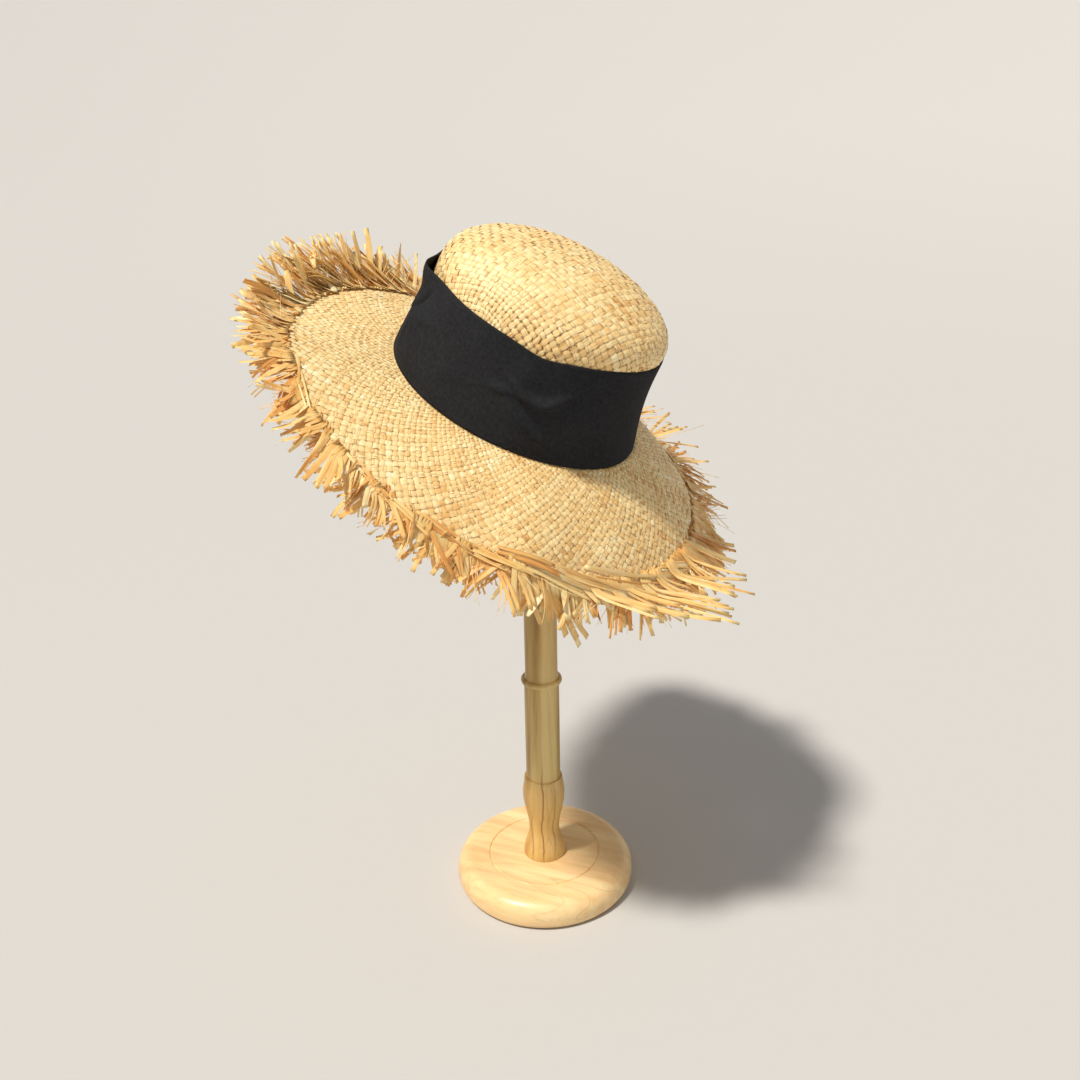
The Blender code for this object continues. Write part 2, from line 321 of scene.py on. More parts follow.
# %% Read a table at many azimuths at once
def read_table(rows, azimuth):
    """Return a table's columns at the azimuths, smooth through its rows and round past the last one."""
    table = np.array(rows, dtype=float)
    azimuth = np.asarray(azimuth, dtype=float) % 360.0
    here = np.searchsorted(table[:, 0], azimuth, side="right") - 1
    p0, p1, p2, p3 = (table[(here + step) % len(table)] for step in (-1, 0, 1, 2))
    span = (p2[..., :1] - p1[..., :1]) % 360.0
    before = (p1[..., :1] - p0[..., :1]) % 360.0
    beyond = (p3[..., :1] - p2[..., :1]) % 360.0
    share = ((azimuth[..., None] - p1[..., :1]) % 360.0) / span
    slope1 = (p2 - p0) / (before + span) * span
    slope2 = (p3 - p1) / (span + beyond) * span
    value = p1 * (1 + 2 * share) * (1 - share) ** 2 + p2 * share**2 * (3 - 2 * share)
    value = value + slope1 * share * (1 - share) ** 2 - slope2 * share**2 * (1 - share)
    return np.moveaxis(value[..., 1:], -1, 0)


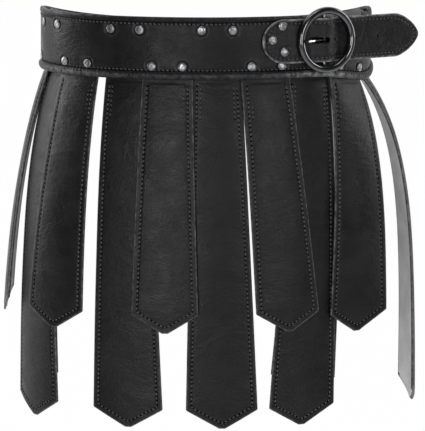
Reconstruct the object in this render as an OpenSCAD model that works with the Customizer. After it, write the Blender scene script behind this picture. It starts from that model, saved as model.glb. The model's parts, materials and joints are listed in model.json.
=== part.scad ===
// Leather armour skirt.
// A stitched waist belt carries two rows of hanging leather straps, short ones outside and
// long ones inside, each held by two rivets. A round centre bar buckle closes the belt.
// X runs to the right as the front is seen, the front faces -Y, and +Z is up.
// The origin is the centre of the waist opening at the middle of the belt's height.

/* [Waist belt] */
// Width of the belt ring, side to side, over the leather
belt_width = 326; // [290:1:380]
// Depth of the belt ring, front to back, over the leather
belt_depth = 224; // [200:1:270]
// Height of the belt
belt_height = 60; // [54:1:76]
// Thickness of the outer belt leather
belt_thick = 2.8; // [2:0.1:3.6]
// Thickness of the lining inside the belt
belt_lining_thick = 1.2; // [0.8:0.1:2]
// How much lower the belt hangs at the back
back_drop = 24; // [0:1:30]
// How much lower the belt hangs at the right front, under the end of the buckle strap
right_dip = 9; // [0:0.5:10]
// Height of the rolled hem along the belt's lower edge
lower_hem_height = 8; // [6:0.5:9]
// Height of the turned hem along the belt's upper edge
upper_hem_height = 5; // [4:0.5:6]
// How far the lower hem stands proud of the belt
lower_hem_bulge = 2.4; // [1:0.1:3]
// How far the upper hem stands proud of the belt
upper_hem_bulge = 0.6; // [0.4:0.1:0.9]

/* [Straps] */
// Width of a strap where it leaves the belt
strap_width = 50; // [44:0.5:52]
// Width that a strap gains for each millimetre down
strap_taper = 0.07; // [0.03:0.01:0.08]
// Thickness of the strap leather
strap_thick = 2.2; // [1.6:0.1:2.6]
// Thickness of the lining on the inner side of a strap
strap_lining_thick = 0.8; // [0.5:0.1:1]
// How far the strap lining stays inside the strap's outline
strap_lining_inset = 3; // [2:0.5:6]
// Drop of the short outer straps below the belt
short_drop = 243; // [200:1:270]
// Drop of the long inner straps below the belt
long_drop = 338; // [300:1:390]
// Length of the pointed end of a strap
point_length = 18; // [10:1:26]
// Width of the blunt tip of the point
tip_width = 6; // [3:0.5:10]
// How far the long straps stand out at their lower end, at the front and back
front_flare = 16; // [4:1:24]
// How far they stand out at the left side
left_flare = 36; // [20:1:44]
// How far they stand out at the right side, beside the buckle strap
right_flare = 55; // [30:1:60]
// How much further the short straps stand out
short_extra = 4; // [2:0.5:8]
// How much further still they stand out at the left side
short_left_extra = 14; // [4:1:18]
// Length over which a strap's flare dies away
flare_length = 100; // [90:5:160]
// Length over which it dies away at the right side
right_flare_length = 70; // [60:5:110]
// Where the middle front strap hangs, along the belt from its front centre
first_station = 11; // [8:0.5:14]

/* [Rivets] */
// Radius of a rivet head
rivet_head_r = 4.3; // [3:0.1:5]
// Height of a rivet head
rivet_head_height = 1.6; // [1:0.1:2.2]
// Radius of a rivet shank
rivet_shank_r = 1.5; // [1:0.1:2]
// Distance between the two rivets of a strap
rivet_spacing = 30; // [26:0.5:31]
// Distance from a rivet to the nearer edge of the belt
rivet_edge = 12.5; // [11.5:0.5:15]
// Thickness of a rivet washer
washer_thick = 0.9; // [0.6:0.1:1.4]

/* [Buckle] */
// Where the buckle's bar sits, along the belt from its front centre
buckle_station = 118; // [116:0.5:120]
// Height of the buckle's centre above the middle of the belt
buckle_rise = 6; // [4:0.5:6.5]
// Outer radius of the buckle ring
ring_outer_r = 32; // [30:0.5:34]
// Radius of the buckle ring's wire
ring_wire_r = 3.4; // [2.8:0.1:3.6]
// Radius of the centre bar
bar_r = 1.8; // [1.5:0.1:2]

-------

Copy out exactly the lines running from the one with "Reconstruct the object" to the one with "the belt's height.", including both ends, and nothing more.

Reconstruct the object in this render as an OpenSCAD model that works with the Customizer. After it, write the Blender scene script behind this picture. It starts from that model, saved as model.glb. The model's parts, materials and joints are listed in model.json.
=== part.scad ===
// Leather armour skirt.
// A stitched waist belt carries two rows of hanging leather straps, short ones outside and
// long ones inside, each held by two rivets. A round centre bar buckle closes the belt.
// X runs to the right as the front is seen, the front faces -Y, and +Z is up.
// The origin is the centre of the waist opening at the middle of the belt's height.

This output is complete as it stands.